LISTING:
+++
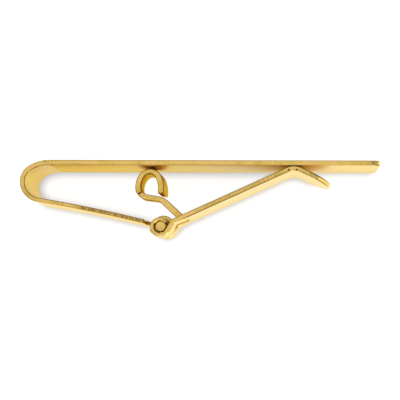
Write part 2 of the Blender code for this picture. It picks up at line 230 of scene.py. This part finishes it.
def goldSheetMaterial(name, **changes):
    # polished sheet: a soft mirror with faint rolling lines, sheared edges with tool marks across
    # them, and a painted brown line of shade along each rounded corner
    options = {**goldSheet, **changes}
    material = bpy.data.materials.new(name)
    material.use_nodes = True
    tree = material.node_tree
    tree.nodes.clear()
    out = addNode(tree, "ShaderNodeOutputMaterial")
    shader = addNode(tree, "ShaderNodeBsdfPrincipled", {"Metallic": 1.0})
    tree.links.new(shader.outputs["BSDF"], out.inputs["Surface"])

    def maths(operation, first, second=0.0):
        node = addNode(tree, "ShaderNodeMath", {"operation": operation})
        for socket, value in zip(node.inputs, (first, second)):
            if isinstance(value, (int, float)):
                socket.default_value = value
            else:
                tree.links.new(value, socket)
        return node.outputs[0]

    def ranged(value, fromMin, fromMax, toMin=0.0, toMax=1.0):
        return addNode(tree, "ShaderNodeMapRange", {"From Min": fromMin, "From Max": fromMax,
                                                    "To Min": toMin, "To Max": toMax},
                       Value=value).outputs[0]

    place = addNode(tree, "ShaderNodeTexCoord")
    where = addNode(tree, "ShaderNodeSeparateXYZ", Vector=place.outputs["Object"])
    geometry = addNode(tree, "ShaderNodeNewGeometry")
    facing = addNode(tree, "ShaderNodeSeparateXYZ", Vector=geometry.outputs["Normal"])
    upright = maths("ABSOLUTE", facing.outputs["Z"])
    edge = ranged(upright, *options["edgeFrom"])
    # painted shade: a dark line along each rounded corner; it fades where the corner faces straight to the
    # front and is weaker where it faces left
    rounded = addNode(tree, "ShaderNodeAttribute", {"attribute_name": "corner"})
    corner = maths("MULTIPLY", rounded.outputs["Fac"],
                   maths("MULTIPLY", ranged(upright, *options["cornerRise"]),
                         ranged(upright, *options["cornerFall"])))
    # the part of the normal that lies level, a little over its true length, so that it is never nought
    levelPart = maths("SQRT", maths("SUBTRACT", 1.0001, maths("MULTIPLY", upright, upright)))
    front = ranged(maths("DIVIDE", facing.outputs["Y"], levelPart), *options["cornerFront"])
    side = ranged(maths("DIVIDE", facing.outputs["X"], levelPart), *options["cornerSide"])
    fromLeft = maths("ADD", where.outputs["X"], clip["length"] / 2)
    cornerDark = maths("MULTIPLY", maths("MULTIPLY", corner, options["cornerDark"]),
                       maths("MULTIPLY", maths("MULTIPLY", front, side),
                             ranged(fromLeft, *options["cornerFrom"])))
    shader.inputs["Specular Tint"].default_value = toLinear(options["grazing"])
    pale = ranged(fromLeft, *options["paleFrom"])
    if options["paleTint"]:
        # painted reflection: the grazing tint turns paler towards the open end, where more light falls
        grazing = addNode(tree, "ShaderNodeMix", {"data_type": "RGBA"})
        tree.links.new(pale, grazing.inputs[0])
        grazing.inputs[6].default_value = toLinear(options["grazing"])
        grazing.inputs[7].default_value = toLinear(options["paleTint"])
        tree.links.new(grazing.outputs[2], shader.inputs["Specular Tint"])

    # mottling in two gold tones, faint on the polished faces
    blotch = addNode(tree, "ShaderNodeTexNoise", {"Scale": 1 / options["blotch"], "Detail": 3.0,
                                                  "Roughness": 0.6},
                     Vector=place.outputs["Object"])
    strength = ranged(edge, 0.0, 1.0, options["faceMottling"], 1.0)
    mottled = maths("MULTIPLY", maths("SUBTRACT", blotch.outputs["Fac"], 0.5), strength)
    tones = addNode(tree, "ShaderNodeValToRGB", Fac=maths("ADD", mottled, 0.5))
    ramp = tones.color_ramp
    ramp.elements[0].position, ramp.elements[0].color = options["greenAt"], toLinear(options["green"])
    ramp.elements[1].position, ramp.elements[1].color = options["warmAt"], toLinear(options["warm"])
    middle = ramp.elements.new(0.5)
    middle.color = toLinear(options["colour"])

    # shear marks across the edge, where the blade dragged
    across = addNode(tree, "ShaderNodeMapping", {"Scale": options["dragStretch"]},
                     Vector=place.outputs["Object"])
    drag = addNode(tree, "ShaderNodeTexNoise", {"Scale": 1 / options["stripe"], "Detail": 3.0,
                                                "Roughness": 0.7},
                   Vector=across.outputs["Vector"])
    stripes = ranged(drag.outputs["Fac"], *options["stripes"])
    coverage = options["strayStripes"]
    for start, full, end in options["striped"]:
        rising = ranged(fromLeft, start, full)
        falling = ranged(fromLeft, end, end - options["stripeStop"])
        coverage = maths("MAXIMUM", coverage, maths("MULTIPLY", rising, falling))
    marked = maths("MULTIPLY", stripes, coverage)
    edgeDark = maths("MULTIPLY", maths("MULTIPLY", marked, edge), options["stripeDark"])
    for x, y, slant, halfLength, halfWidth, dark in options["marks"]:
        dx = maths("SUBTRACT", where.outputs["X"], x * mm - clip["length"] / 2)
        dy = maths("SUBTRACT", where.outputs["Y"], y * mm + shift[1])
        c, s = math.cos(slant * deg), math.sin(slant * deg)
        along = maths("ADD", maths("MULTIPLY", dx, c), maths("MULTIPLY", dy, s))
        beside = maths("SUBTRACT", maths("MULTIPLY", dy, c), maths("MULTIPLY", dx, s))
        beyond = maths("MAXIMUM", maths("SUBTRACT", maths("ABSOLUTE", along), halfLength * mm), 0.0)
        away = maths("SQRT", maths("ADD", maths("MULTIPLY", beyond, beyond),
                                   maths("MULTIPLY", beside, beside)))
        outer, inner = (share * halfWidth * mm for share in options["nickRim"])
        below, above = (clip["width"] - reach for reach in options["nickReach"])
        nick = maths("MULTIPLY", ranged(away, outer, inner), ranged(where.outputs["Z"], below, above))
        edgeDark = maths("MAXIMUM", edgeDark, maths("MULTIPLY", nick, dark))

    # painted shade: the colour is darkened in the hollows and between touching parts, where shade falls; the
    # painted corner shade and the shear marks and nicks are mixed in as dark brown
    hollow = addNode(tree, "ShaderNodeAmbientOcclusion", {"samples": 6, "Distance": options["grime"]})
    dirt = ranged(hollow.outputs["AO"], *options["grimeFrom"])
    browned = addNode(tree, "ShaderNodeMix", {"data_type": "RGBA"})
    tree.links.new(maths("MAXIMUM", cornerDark, edgeDark), browned.inputs[0])
    tree.links.new(tones.outputs["Color"], browned.inputs[6])
    browned.inputs[7].default_value = toLinear(options["tarnish"])
    colour = addNode(tree, "ShaderNodeVectorMath", {"operation": "SCALE"},
                     input0=browned.outputs[2], Scale=dirt)
    tree.links.new(colour.outputs["Vector"], shader.inputs["Base Color"])

    # rolling lines along the sheet, and the blade's drag on the edges
    stretch = addNode(tree, "ShaderNodeMapping", {"Scale": options["rollingStretch"]},
                      Vector=place.outputs["Object"])
    lines = addNode(tree, "ShaderNodeTexNoise", {"Scale": 1 / options["rollingLine"], "Detail": 2.0},
                    Vector=stretch.outputs["Vector"])
    surface = addNode(tree, "ShaderNodeMix", {"data_type": "FLOAT"})
    tree.links.new(edge, surface.inputs[0])
    tree.links.new(lines.outputs["Fac"], surface.inputs[2])
    tree.links.new(drag.outputs["Fac"], surface.inputs[3])
    # drawn-in sides lean but were ground level, and the faces are slightly cupped
    lean = maths("SUBTRACT", 1.0, maths("MULTIPLY", edge, options["level"]))
    spread = addNode(tree, "ShaderNodeCombineXYZ", {"Z": 1.0}, X=lean, Y=lean)
    levelled = addNode(tree, "ShaderNodeVectorMath", {"operation": "MULTIPLY"},
                       input0=geometry.outputs["Normal"], input1=spread.outputs[0])
    cupped = maths("MULTIPLY", ranged(pale, 0.0, 1.0, *options["tilt"]), maths("SUBTRACT", 1.0, edge))
    upward = addNode(tree, "ShaderNodeCombineXYZ", Z=cupped)
    tilted = addNode(tree, "ShaderNodeVectorMath", {"operation": "ADD"},
                     input0=levelled.outputs["Vector"], input1=upward.outputs[0])
    normal = addNode(tree, "ShaderNodeVectorMath", {"operation": "NORMALIZE"},
                     input0=tilted.outputs["Vector"])
    bump = addNode(tree, "ShaderNodeBump", {"Distance": options["bumpDepth"]},
                   Normal=normal.outputs["Vector"], Height=surface.outputs[0],
                   Strength=ranged(edge, 0.0, 1.0, *options["bumpStrength"]))
    tree.links.new(bump.outputs["Normal"], shader.inputs["Normal"])
    tree.links.new(ranged(edge, 0.0, 1.0, options["roughness"], options["edgeRoughness"]),
                   shader.inputs["Roughness"])
    return material


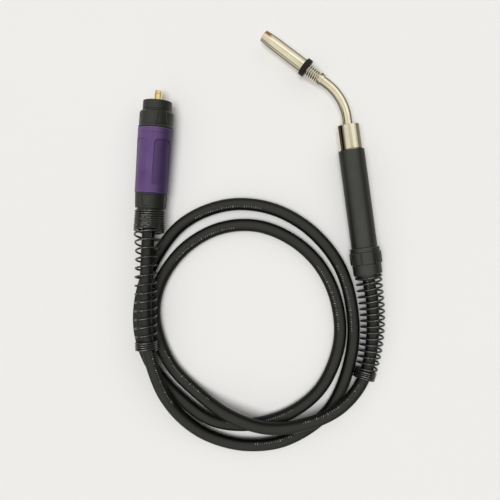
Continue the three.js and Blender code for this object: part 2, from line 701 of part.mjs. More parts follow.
// ---- strain-relief springs: a wire coiled round a curved line, close-wound at its ends ------------------
// The value at a turn, from a list of [turn, value] pairs.
function valueAt(pairs, turn) {
  const next = pairs.findIndex(([at]) => at >= turn);
  if (next === 0) return pairs[0][1];
  if (next < 0) return pairs.at(-1)[1];
  const [from, low] = pairs[next - 1];
  const [to, high] = pairs[next];
  return THREE.MathUtils.lerp(low, high, (turn - from) / (to - from));
}

// The distance that a coil has gone along its axis after each run of turns.
function travelPairs(runs) {
  const pairs = [[0, SPRING_WIRE / 2 + SEAT]];
  for (const [turns, pitch] of runs) {
    const [turn, along] = pairs.at(-1);
    pairs.push([turn + turns, along + turns * pitch]);
  }
  return pairs;
}

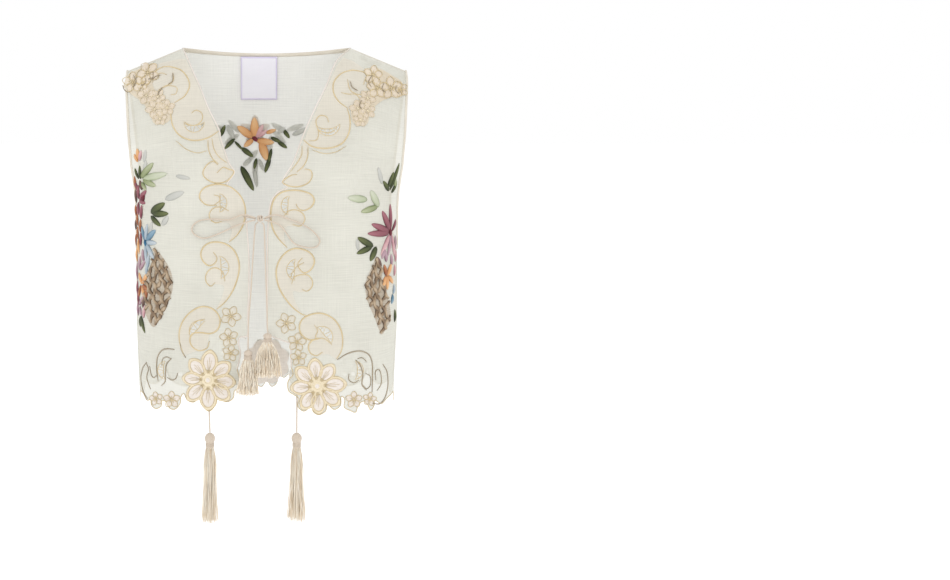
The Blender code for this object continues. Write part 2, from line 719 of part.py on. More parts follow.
def cord(name, points, count):
    """A round cord along a smooth curve."""
    line = rounded(points, count)
    curve = bpy.data.curves.new(name, "CURVE")
    curve.dimensions = "3D"
    curve.bevel_depth = CORD_RADIUS
    curve.bevel_resolution = 2
    curve.use_fill_caps = True
    spline = curve.splines.new("POLY")
    spline.points.add(len(line) - 1)
    for point, at in zip(spline.points, line):
        point.co = (*at, 1)
    made = bpy.data.objects.new(name, curve)
    curve.materials.append(material(name, CORD))
    bpy.context.collection.objects.link(made)
    return made


def knot_exit(towards):
    """The point just off the knot where a cord that runs towards a place leaves it."""
    centre = before_cloth(*KNOT_PX, 0.0048)
    way = (towards - centre).normalized()
    reach = 1 / math.sqrt(sum((part / half) ** 2 for part, half in zip(way, KNOT_HALF)))
    return centre + way * (reach + 2 * SEAM_GAP)


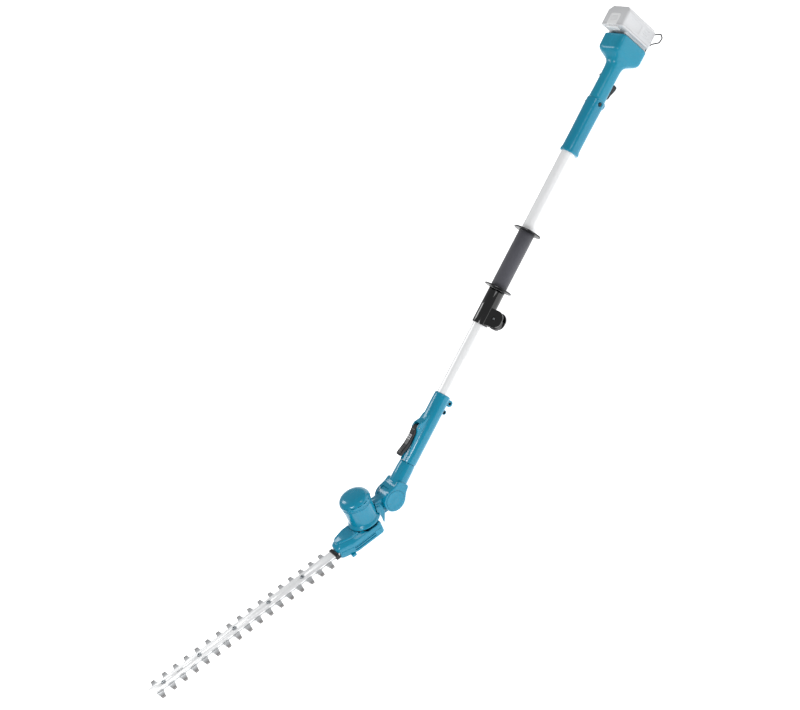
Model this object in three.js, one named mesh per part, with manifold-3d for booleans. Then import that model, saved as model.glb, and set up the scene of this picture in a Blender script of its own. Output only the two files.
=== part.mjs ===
// Cordless telescopic pole hedge trimmer, lying on the underside of its battery mount, in millimetres.
// The pole runs along X with the battery at +X, the adjusting lever is on top (+Z) and the trigger below.
// The blade head is tilted up about the pivot by headTilt. Head pieces are modelled in the head's own
// frame: the pivot is its origin, the blade points along -X and the motor stands on top (+Z).
import * as THREE from 'three';
import { mergeVertices } from 'three/addons/utils/BufferGeometryUtils.js';
import Module from 'manifold-3d';

const wasm = await Module();
wasm.setup();

// ---- driving dimensions ----
const gap = 0.3; // clearance between pieces that touch
const headTilt = 33; // degrees, blade above the line of the pole

// lengths along the pole, from the battery face towards the blade
const rearHousingLength = 160;
const frontHandleLength = 146;
const bareOuterTube = 213; // between the handle and the grip
const gripLength = 150;
const clampLength = 94;
const bareInnerTube = 192; // between the clamp and the adjusting housing, pole pushed in
const adjustLength = 188;
const couplingLength = 94; // from the adjusting housing to the pivot
const telescopeTravel = 450;
const tubeOverlapLeft = 80; // inner tube still inside the outer one when pulled out

// pole sections
const outerTubeRadius = 18.5;
const tubeWall = 1.4;
const tubeSlip = 0.35; // radial clearance of the sliding fit
const gripWall = 2; // foam around the outer tube
const flangeRadius = 36;
const flangeThickness = 7;
const clampWall = 2.5; // clamp sleeve around the outer tube
const adjustWall = 4.25; // adjusting housing around the inner tube

// handle and battery mount
const handleWall = 4.5; // handle shells beside the outer tube
const shellWall = 2.6;
const mountHalfWidth = 38;
const mountLength = 42;
const mountTop = 46;
const mountBottom = -48;

// battery pack
const packLength = 112;
const packWidth = 75;
const packDepth = 58;
const packWall = 2.4;
const packBottom = -44.5;
const cellRadius = 8.6;

// head
const knuckleRadius = 30;
const tongueHalf = 13.5;
const forkWall = 11;
const tongueClearance = 1;
const motorFromPivot = 84;
const drumRadius = 38;
const drumWall = 3;
const drumBottom = -8;
const drumTop = 54;
const capHeight = 20;
const bodyHalfWidth = 32;
const bodyRear = 58;
const bodyFront = 184;
const bodyTop = -14;
const bodyBottom = -52;
const bodySplit = -33.5;
const bodyWall = 3;
const ledgeHeight = 5.5;

// drive
const toothModule = 1.8;
const pinionTeeth = 8;
const gearTeeth = 27;
const eccentricThrow = 7.5;
const eccentricRadius = 9;
const yokeSlack = 2.6;

// cutting bar
const bladePitch = 30;
const bladeTeeth = 17;
const firstTooth = 216; // pivot to the middle of the tooth next to the housing
const toothReach = 35;
const bladeSpine = 11.5;
const bladeThickness = 2.4;
const barHalfWidth = 14;
const barThickness = 3.4;
const barTop = -34;
const barFrom = 146;
const boltCount = 5;
const boltSpacing = 98.4;
const firstBolt = 285;
const boltRadius = 3;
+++
INSTRUCTIONS FOR THE TASK:
Everything from the first line through the line containing "Value=value).outputs[0]" should be quoted exactly, and nothing beyond it.

WRITTEN RESPONSE:
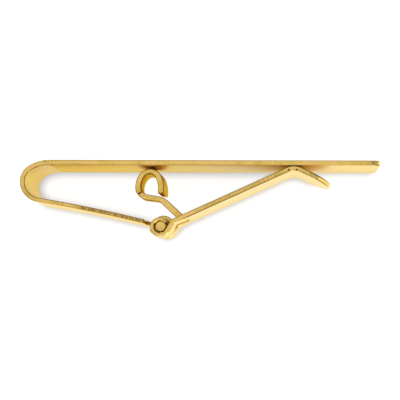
Write part 2 of the Blender code for this picture. It picks up at line 230 of scene.py. This part finishes it.
def goldSheetMaterial(name, **changes):
    # polished sheet: a soft mirror with faint rolling lines, sheared edges with tool marks across
    # them, and a painted brown line of shade along each rounded corner
    options = {**goldSheet, **changes}
    material = bpy.data.materials.new(name)
    material.use_nodes = True
    tree = material.node_tree
    tree.nodes.clear()
    out = addNode(tree, "ShaderNodeOutputMaterial")
    shader = addNode(tree, "ShaderNodeBsdfPrincipled", {"Metallic": 1.0})
    tree.links.new(shader.outputs["BSDF"], out.inputs["Surface"])

    def maths(operation, first, second=0.0):
        node = addNode(tree, "ShaderNodeMath", {"operation": operation})
        for socket, value in zip(node.inputs, (first, second)):
            if isinstance(value, (int, float)):
                socket.default_value = value
            else:
                tree.links.new(value, socket)
        return node.outputs[0]

    def ranged(value, fromMin, fromMax, toMin=0.0, toMax=1.0):
        return addNode(tree, "ShaderNodeMapRange", {"From Min": fromMin, "From Max": fromMax,
                                                    "To Min": toMin, "To Max": toMax},
                       Value=value).outputs[0]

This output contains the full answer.